Optimum compression would reduce the size
of this 144000 byte file by 0 percent.
Chi square distribution for 144000 samples is 12993.14, and randomly
would exceed this value less than 0.01 percent of the times.
Arithmetic mean value of data bytes is 127.1472 (127.5 = random).
Monte Carlo value for Pi is 3.192000000 (error 1.60 percent).
Serial correlation coefficient is 0.005622 (totally uncorrelated = 0.0).
ChaCha20 requires a 96bit nonce. Re-use of nonces is fine _if_ the key is different
Although... `ent` doesn't seem to think much of this change
pi@nextcloudpi:~ $ cat op | ent
Entropy = 5.860996 bits per byte.
Optimum compression would reduce the size
of this 144000 byte file by 26 percent.
Chi square distribution for 144000 samples is 534949.35, and randomly
would exceed this value less than 0.01 percent of the times.

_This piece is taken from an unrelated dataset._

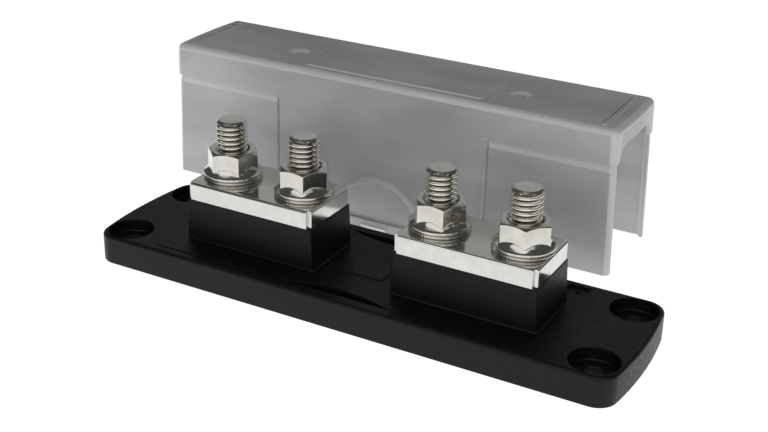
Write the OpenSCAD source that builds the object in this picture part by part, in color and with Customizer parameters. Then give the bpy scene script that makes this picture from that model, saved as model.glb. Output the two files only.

Arithmetic mean value of data bytes is 132.1786 (127.5 = random).
Monte Carlo value for Pi is 3.125166667 (error 0.52 percent).

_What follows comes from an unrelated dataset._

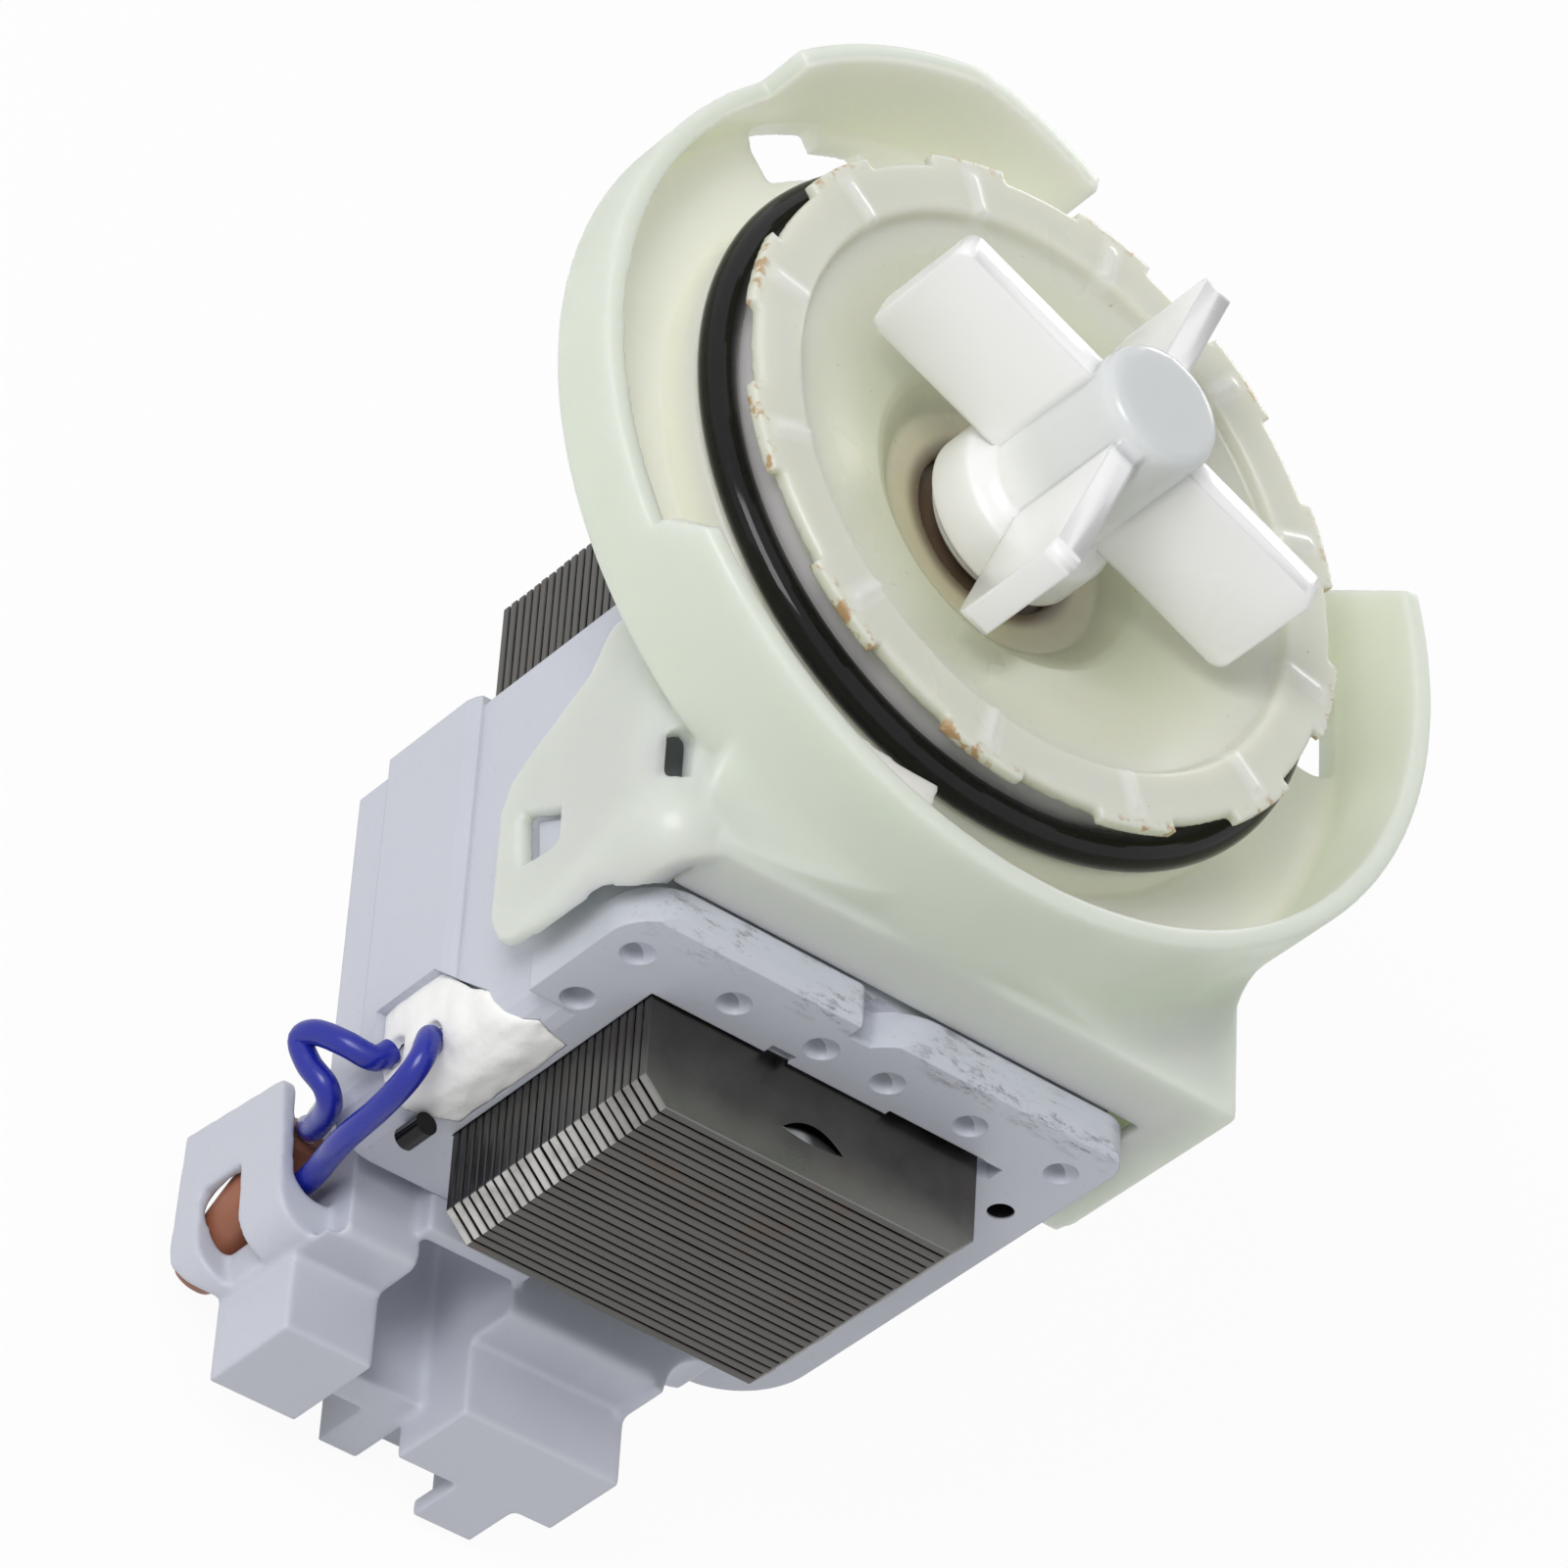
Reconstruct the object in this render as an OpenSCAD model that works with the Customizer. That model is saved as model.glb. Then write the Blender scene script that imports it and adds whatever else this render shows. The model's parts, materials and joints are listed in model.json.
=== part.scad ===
/* [Motor core] */
// Number of steel laminations in the core stack
lam_count = 25; // [20:1:28]
// Thickness of one lamination with its coating
lam_pitch = 1.0; // [0.9:0.05:1.1]
// Width of the groove seen between two laminations
lam_groove = 0.2; // [0.1:0.05:0.3]
// Width over the two legs of the core
core_w = 32.2; // [31:0.1:34]
// Gap between the two legs
leg_gap = 12; // [10:0.5:13]
// Height of the yoke below the legs
yoke_h = 10; // [8:0.5:11]
// How far the yoke stands out under the coil housing
yoke_out = 9.4; // [8:0.1:10]
// Height of the leg ends above the pump axis
pole_rise = 9.4; // [8.5:0.1:10.5]
// Chamfer on the two lower edges of the yoke
yoke_chamfer = 2.15; // [1:0.05:3]
// Radius of the bore between the poles
pole_bore_r = 12.2; // [12:0.1:12.8]
// Depth of the front lamination behind the seal
core_setback = 20.75; // [19.5:0.25:22]

/* [Coil housing] */
// Distance from the pump axis down to the housing face
housing_drop = 43.3; // [42:0.1:46]
// Distance from the pump axis down to the housing top
housing_top = 10; // [9:0.5:11.5]
// Distance from the pump axis to the left side
housing_left = 23.2; // [23:0.1:24]
// Distance from the pump axis to the right side
housing_right = 24.8; // [24.4:0.1:26]
// Depth of the housing front behind the seal
housing_front = 13.4; // [12.6:0.1:14]
// Depth of the rear wall behind the seal
housing_rear = 53; // [52.6:0.1:55]
// Depth of the right rear bulge behind the seal
bulge_rear = 60; // [58:0.5:62]
// Radius of the round dimples in the housing face
dimple_r = 1.4; // [1:0.1:1.6]
// How far the side panel stands out on the left
panel_out = 0.8; // [0.6:0.1:1.2]
// Height of the terminal blocks below the housing face
block_drop = 12.7; // [11:0.1:15]
// Length of the terminal blocks from front to rear
block_len = 10.3; // [9.5:0.1:12]

/* [Coils] */
// Wall of the bobbin tube and of its flanges
bobbin_wall = 0.9; // [0.7:0.1:1.1]
// Depth of the wire wound on each bobbin
winding_build = 3.2; // [2.6:0.1:3.4]

/* [Rotor] */
// Radius of the rotor shaft
shaft_r = 2; // [1.5:0.1:2.4]
// Wall of the sealed can round the rotor
can_wall = 1; // [0.8:0.1:1.1]
// Air gap between the magnet and the can
air_gap = 0.7; // [0.5:0.1:0.9]
// Radius of the hole through the magnet
magnet_bore_r = 6; // [5.5:0.1:6.5]
// Radius of the front bearing
front_bearing_r = 4.5; // [4:0.1:5]
// Length of the front bearing
front_bearing_len = 6.4; // [5.5:0.1:7]
// Radius of the rear bearing
rear_bearing_r = 4; // [3.6:0.1:4.4]
// Length of the rear bearing
rear_bearing_len = 5; // [4:0.5:6]

/* [Impeller] */
// Radius over the four blades
blade_r = 19.6; // [17:0.1:22]
// Thickness of a blade
blade_t = 2.6; // [2:0.1:3]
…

Serial correlation coefficient is -0.028473 (totally uncorrelated = 0.0).
Add the CSPRNG I've been building so far in my notes file
pi@nextcloudpi:~ $ cat op | ent
Entropy = 7.998680 bits per byte.
Optimum compression would reduce the size
of this 144000 byte file by 0 percent.
Chi square distribution for 144000 samples is 263.56, and randomly
would exceed this value 34.29 percent of the times.
Arithmetic mean value of data bytes is 127.5334 (127.5 = random).
Monte Carlo value for Pi is 3.162000000 (error 0.65 percent).
Serial correlation coefficient is -0.002983 (totally uncorrelated = 0.0).